* [Work to complete]: Output the material beneath exactly, leaving nothing out.

* [The records]:
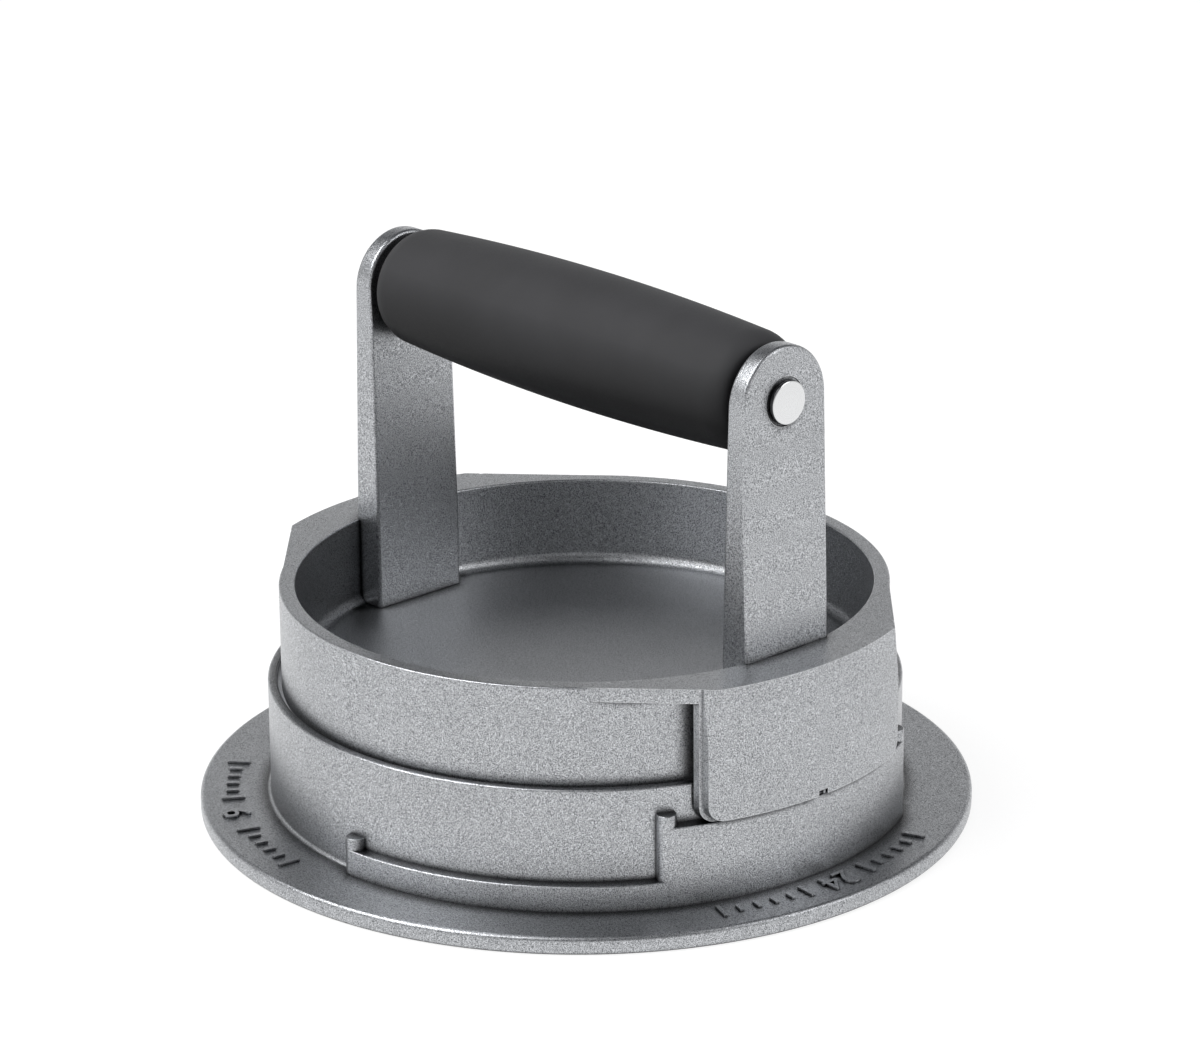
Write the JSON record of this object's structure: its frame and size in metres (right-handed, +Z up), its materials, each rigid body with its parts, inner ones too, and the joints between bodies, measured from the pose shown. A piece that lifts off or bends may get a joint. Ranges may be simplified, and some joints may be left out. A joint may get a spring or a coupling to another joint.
{
  "type": "burger press",
  "caption": "Hand press for shaping burger patties: a flanged mould ring with stepped ledges outside, and a ridged plunger with guide skirts and a round grip that seats on them.",
  "frame": {"origin": "centre of the mould ring's base, on the surface that it stands on", "axes": "+Z up along the ring's axis, +X along the grip, the picture's camera stands near azimuth 47 degrees, between -Y and +X"},
  "size_m": [0.144, 0.144, 0.1022],
  "materials": {
    "cast_aluminium": "blasted casting, fine grain, soft sheen",
    "charcoal_grip": "satin",
    "grip_core": "satin",
    "polished_pin": "polished",
    "dark_washer": "matt"
  },
  "bodies": {
    "ring": {"mould_ring": "cast_aluminium"},
    "press": {"plunger": "cast_aluminium", "left_lug": "cast_aluminium", "right_lug": "cast_aluminium", "left_arm": "cast_aluminium", "right_arm": "cast_aluminium", "handle_pin": "polished_pin", "pin_cap": "polished_pin", "left_washer": "dark_washer", "right_washer": "dark_washer"},
    "grip": {"grip_core": "grip_core", "grip_sleeve": "charcoal_grip"}
  },
  "joints": [
    {"name": "press_lift", "type": "slide", "parent": "ring", "child": "press", "axis": [0, 0, 1], "range_m": [0, 0.05]},
    {"name": "grip_spin", "type": "hinge", "parent": "press", "child": "grip", "pos_m": [0, 0, 0.0897], "axis": [1, 0, 0], "continuous": true}
  ]
}
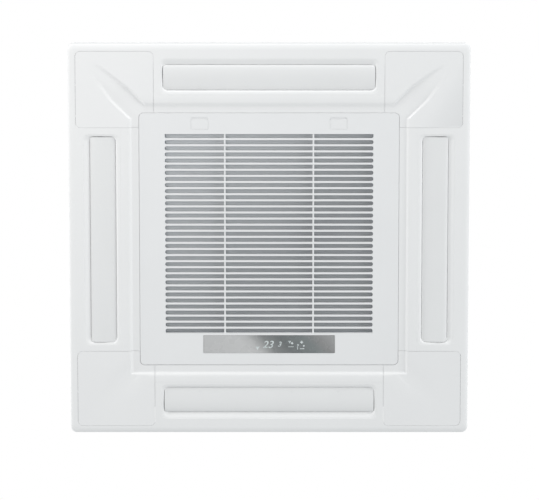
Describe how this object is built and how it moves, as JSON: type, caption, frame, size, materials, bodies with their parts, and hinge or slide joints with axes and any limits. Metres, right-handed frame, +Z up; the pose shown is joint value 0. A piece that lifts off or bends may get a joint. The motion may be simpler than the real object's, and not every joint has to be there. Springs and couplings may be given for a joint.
{
  "type": "ceiling cassette air conditioner",
  "caption": "Square ceiling-recessed cassette air conditioner with a hinged intake grille, perimeter louvres and a boxed body above holding turbo fan, coil and drain pump.",
  "frame": {"origin": "on the fan's axis, in the plane of the ceiling's underside that the panel rests against", "axes": "+Z up into the ceiling, +X to the right and -Y to the top of the picture, the display side at +Y"},
  "size_m": [0.95, 0.95, 0.2845],
  "materials": {
    "panel_plastic": "fine satin",
    "vane_plastic": "fine satin",
    "seal_foam": "soft closed-cell foam",
    "inner_foam": "beaded foam",
    "stepper_plastic": "satin",
    "grey_plastic": "satin",
    "inner_plastic": "satin",
    "smoked_window": "gloss, smoked",
    "board": "solder-resist green",
    "filter_plastic": "satin",
    "filter_mesh": "woven net",
    "zinc_sheet": "galvanised",
    "steel": "plain",
    "isolator_rubber": "matt",
    "fins": "thin fins",
    "copper_pipe": "bright copper",
    "brass_nut": "machined"
  },
  "bodies": {
    "unit": {"panel_frame": "panel_plastic", "corner_cover_1": "panel_plastic", "corner_cover_2": "panel_plastic", "corner_cover_3": "panel_plastic", "corner_cover_4": "panel_plastic", "panel_seal": "seal_foam", "foam_liner": "inner_foam", "drain_pan": "inner_foam", "vane_stepper_1": "stepper_plastic", "vane_stepper_2": "stepper_plastic", "vane_stepper_3": "stepper_plastic", "vane_stepper_4": "stepper_plastic", "vane_bush_1": "grey_plastic", "vane_bush_2": "grey_plastic", "vane_bush_3": "grey_plastic", "vane_bush_4": "grey_plastic", "drain_spigot": "grey_plastic", "terminal_block": "grey_plastic", "bell_mouth": "inner_plastic", "drain_pump": "inner_plastic", "circuit_board": "board", "cabinet_casing": "zinc_sheet", "hanger_1": "zinc_sheet", "hanger_2": "zinc_sheet", "hanger_3": "zinc_sheet", "hanger_4": "zinc_sheet", "pipe_plate": "zinc_sheet", "control_box": "zinc_sheet", "control_cover": "zinc_sheet", "fan_motor": "steel", "motor_isolator_1": "isolator_rubber", "motor_isolator_2": "isolator_rubber", "motor_isolator_3": "isolator_rubber", "coil_fins": "fins", "coil_return_end": "copper_pipe", "coil_header_end": "copper_pipe", "gas_pipe": "copper_pipe", "liquid_pipe": "copper_pipe", "gas_flare_nut": "brass_nut", "liquid_flare_nut": "brass_nut"},
    "fan": {"turbo_fan": "inner_plastic", "fan_shaft": "steel", "fan_nut": "steel"},
    "vane_right": {"vane_1": "vane_plastic"},
    "vane_near": {"vane_2": "vane_plastic"},
    "vane_left": {"vane_3": "vane_plastic"},
    "vane_far": {"vane_4": "vane_plastic"},
    "grille": {"intake_grille": "panel_plastic", "display_window": "smoked_window", "display_board": "board", "filter_frame": "filter_plastic", "filter_net": "filter_mesh"},
    "left_latch": {"latch_left": "panel_plastic"},
    "right_latch": {"latch_right": "panel_plastic"},
    "float": {"drain_float": "inner_plastic"}
  },
  "joints": [
    {"name": "fan_spin", "type": "hinge", "parent": "unit", "child": "fan", "pos_m": [0, 0, 0], "axis": [0, 0, 1], "continuous": true},
    {"name": "vane_right_tilt", "type": "hinge", "parent": "unit", "child": "vane_right", "pos_m": [0.3845, 0, -0.008], "axis": [0, 1, 0], "range_deg": [0, 50]},
    {"name": "vane_near_tilt", "type": "hinge", "parent": "unit", "child": "vane_near", "pos_m": [0, 0.3845, -0.008], "axis": [-1, 0, 0], "range_deg": [0, 50]},
    {"name": "vane_left_tilt", "type": "hinge", "parent": "unit", "child": "vane_left", "pos_m": [-0.3845, 0, -0.008], "axis": [0, -1, 0], "range_deg": [0, 50]},
    {"name": "vane_far_tilt", "type": "hinge", "parent": "unit", "child": "vane_far", "pos_m": [0, -0.3845, -0.008], "axis": [1, 0, 0], "range_deg": [0, 50]},
    {"name": "grille_hinge", "type": "hinge", "parent": "unit", "child": "grille", "pos_m": [0, 0.292, -0.0115], "axis": [1, 0, 0], "range_deg": [0, 90]},
    {"name": "left_latch_slide", "type": "slide", "parent": "grille", "child": "left_latch", "axis": [0, 1, 0], "range_m": [-0.004, 0]},
    {"name": "right_latch_slide", "type": "slide", "parent": "grille", "child": "right_latch", "axis": [0, 1, 0], "range_m": [-0.004, 0]},
    {"name": "float_rise", "type": "slide", "parent": "unit", "child": "float", "axis": [0, 0, 1], "range_m": [0, 0.012]}
  ]
}
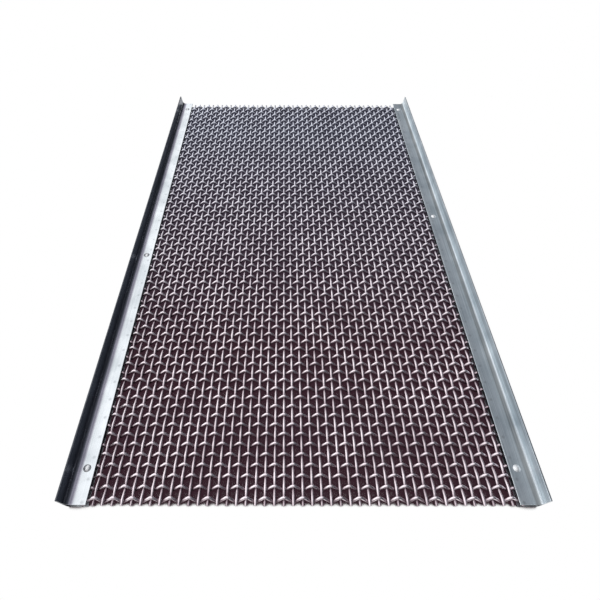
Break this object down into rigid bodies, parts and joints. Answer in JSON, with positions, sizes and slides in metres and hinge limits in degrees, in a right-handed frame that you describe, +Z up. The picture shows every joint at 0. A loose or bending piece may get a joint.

* [Exercise response]:
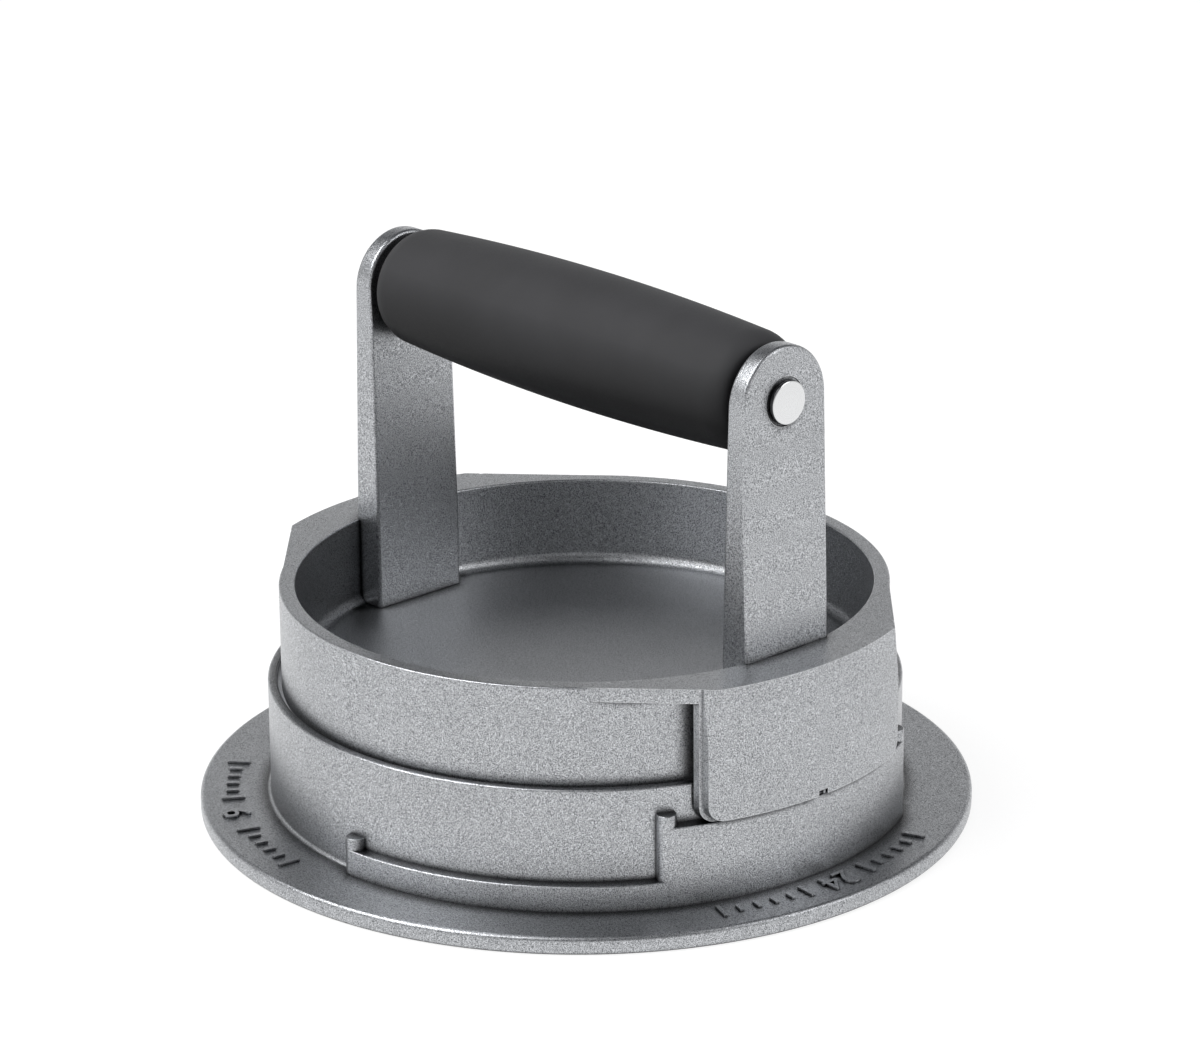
Write the JSON record of this object's structure: its frame and size in metres (right-handed, +Z up), its materials, each rigid body with its parts, inner ones too, and the joints between bodies, measured from the pose shown. A piece that lifts off or bends may get a joint. Ranges may be simplified, and some joints may be left out. A joint may get a spring or a coupling to another joint.
{
  "type": "burger press",
  "caption": "Hand press for shaping burger patties: a flanged mould ring with stepped ledges outside, and a ridged plunger with guide skirts and a round grip that seats on them.",
  "frame": {"origin": "centre of the mould ring's base, on the surface that it stands on", "axes": "+Z up along the ring's axis, +X along the grip, the picture's camera stands near azimuth 47 degrees, between -Y and +X"},
  "size_m": [0.144, 0.144, 0.1022],
  "materials": {
    "cast_aluminium": "blasted casting, fine grain, soft sheen",
    "charcoal_grip": "satin",
    "grip_core": "satin",
    "polished_pin": "polished",
    "dark_washer": "matt"
  },
  "bodies": {
    "ring": {"mould_ring": "cast_aluminium"},
    "press": {"plunger": "cast_aluminium", "left_lug": "cast_aluminium", "right_lug": "cast_aluminium", "left_arm": "cast_aluminium", "right_arm": "cast_aluminium", "handle_pin": "polished_pin", "pin_cap": "polished_pin", "left_washer": "dark_washer", "right_washer": "dark_washer"},
    "grip": {"grip_core": "grip_core", "grip_sleeve": "charcoal_grip"}
  },
  "joints": [
    {"name": "press_lift", "type": "slide", "parent": "ring", "child": "press", "axis": [0, 0, 1], "range_m": [0, 0.05]},
    {"name": "grip_spin", "type": "hinge", "parent": "press", "child": "grip", "pos_m": [0, 0, 0.0897], "axis": [1, 0, 0], "continuous": true}
  ]
}
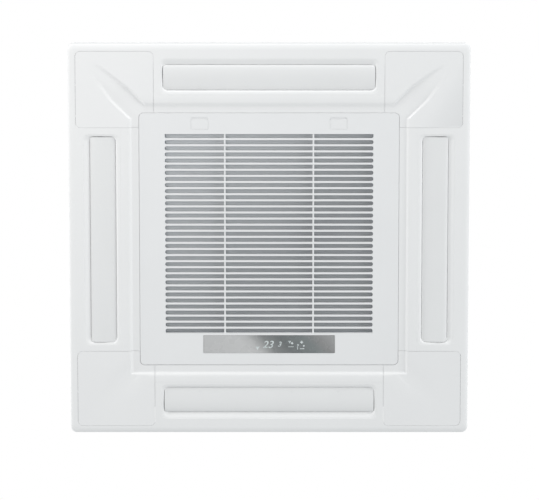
Describe how this object is built and how it moves, as JSON: type, caption, frame, size, materials, bodies with their parts, and hinge or slide joints with axes and any limits. Metres, right-handed frame, +Z up; the pose shown is joint value 0. A piece that lifts off or bends may get a joint. The motion may be simpler than the real object's, and not every joint has to be there. Springs and couplings may be given for a joint.
{
  "type": "ceiling cassette air conditioner",
  "caption": "Square ceiling-recessed cassette air conditioner with a hinged intake grille, perimeter louvres and a boxed body above holding turbo fan, coil and drain pump.",
  "frame": {"origin": "on the fan's axis, in the plane of the ceiling's underside that the panel rests against", "axes": "+Z up into the ceiling, +X to the right and -Y to the top of the picture, the display side at +Y"},
  "size_m": [0.95, 0.95, 0.2845],
  "materials": {
    "panel_plastic": "fine satin",
    "vane_plastic": "fine satin",
    "seal_foam": "soft closed-cell foam",
    "inner_foam": "beaded foam",
    "stepper_plastic": "satin",
    "grey_plastic": "satin",
    "inner_plastic": "satin",
    "smoked_window": "gloss, smoked",
    "board": "solder-resist green",
    "filter_plastic": "satin",
    "filter_mesh": "woven net",
    "zinc_sheet": "galvanised",
    "steel": "plain",
    "isolator_rubber": "matt",
    "fins": "thin fins",
    "copper_pipe": "bright copper",
    "brass_nut": "machined"
  },
  "bodies": {
    "unit": {"panel_frame": "panel_plastic", "corner_cover_1": "panel_plastic", "corner_cover_2": "panel_plastic", "corner_cover_3": "panel_plastic", "corner_cover_4": "panel_plastic", "panel_seal": "seal_foam", "foam_liner": "inner_foam", "drain_pan": "inner_foam", "vane_stepper_1": "stepper_plastic", "vane_stepper_2": "stepper_plastic", "vane_stepper_3": "stepper_plastic", "vane_stepper_4": "stepper_plastic", "vane_bush_1": "grey_plastic", "vane_bush_2": "grey_plastic", "vane_bush_3": "grey_plastic", "vane_bush_4": "grey_plastic", "drain_spigot": "grey_plastic", "terminal_block": "grey_plastic", "bell_mouth": "inner_plastic", "drain_pump": "inner_plastic", "circuit_board": "board", "cabinet_casing": "zinc_sheet", "hanger_1": "zinc_sheet", "hanger_2": "zinc_sheet", "hanger_3": "zinc_sheet", "hanger_4": "zinc_sheet", "pipe_plate": "zinc_sheet", "control_box": "zinc_sheet", "control_cover": "zinc_sheet", "fan_motor": "steel", "motor_isolator_1": "isolator_rubber", "motor_isolator_2": "isolator_rubber", "motor_isolator_3": "isolator_rubber", "coil_fins": "fins", "coil_return_end": "copper_pipe", "coil_header_end": "copper_pipe", "gas_pipe": "copper_pipe", "liquid_pipe": "copper_pipe", "gas_flare_nut": "brass_nut", "liquid_flare_nut": "brass_nut"},
    "fan": {"turbo_fan": "inner_plastic", "fan_shaft": "steel", "fan_nut": "steel"},
    "vane_right": {"vane_1": "vane_plastic"},
    "vane_near": {"vane_2": "vane_plastic"},
    "vane_left": {"vane_3": "vane_plastic"},
    "vane_far": {"vane_4": "vane_plastic"},
    "grille": {"intake_grille": "panel_plastic", "display_window": "smoked_window", "display_board": "board", "filter_frame": "filter_plastic", "filter_net": "filter_mesh"},
    "left_latch": {"latch_left": "panel_plastic"},
    "right_latch": {"latch_right": "panel_plastic"},
    "float": {"drain_float": "inner_plastic"}
  },
  "joints": [
    {"name": "fan_spin", "type": "hinge", "parent": "unit", "child": "fan", "pos_m": [0, 0, 0], "axis": [0, 0, 1], "continuous": true},
    {"name": "vane_right_tilt", "type": "hinge", "parent": "unit", "child": "vane_right", "pos_m": [0.3845, 0, -0.008], "axis": [0, 1, 0], "range_deg": [0, 50]},
    {"name": "vane_near_tilt", "type": "hinge", "parent": "unit", "child": "vane_near", "pos_m": [0, 0.3845, -0.008], "axis": [-1, 0, 0], "range_deg": [0, 50]},
    {"name": "vane_left_tilt", "type": "hinge", "parent": "unit", "child": "vane_left", "pos_m": [-0.3845, 0, -0.008], "axis": [0, -1, 0], "range_deg": [0, 50]},
    {"name": "vane_far_tilt", "type": "hinge", "parent": "unit", "child": "vane_far", "pos_m": [0, -0.3845, -0.008], "axis": [1, 0, 0], "range_deg": [0, 50]},
    {"name": "grille_hinge", "type": "hinge", "parent": "unit", "child": "grille", "pos_m": [0, 0.292, -0.0115], "axis": [1, 0, 0], "range_deg": [0, 90]},
    {"name": "left_latch_slide", "type": "slide", "parent": "grille", "child": "left_latch", "axis": [0, 1, 0], "range_m": [-0.004, 0]},
    {"name": "right_latch_slide", "type": "slide", "parent": "grille", "child": "right_latch", "axis": [0, 1, 0], "range_m": [-0.004, 0]},
    {"name": "float_rise", "type": "slide", "parent": "unit", "child": "float", "axis": [0, 0, 1], "range_m": [0, 0.012]}
  ]
}
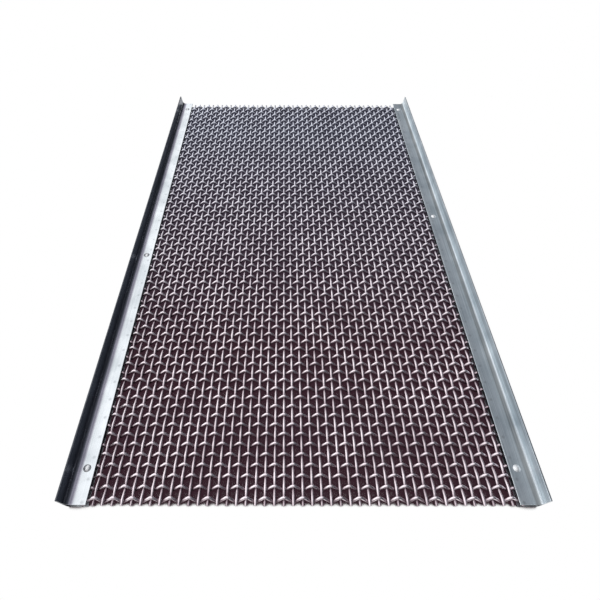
Break this object down into rigid bodies, parts and joints. Answer in JSON, with positions, sizes and slides in metres and hinge limits in degrees, in a right-handed frame that you describe, +Z up. The picture shows every joint at 0. A loose or bending piece may get a joint.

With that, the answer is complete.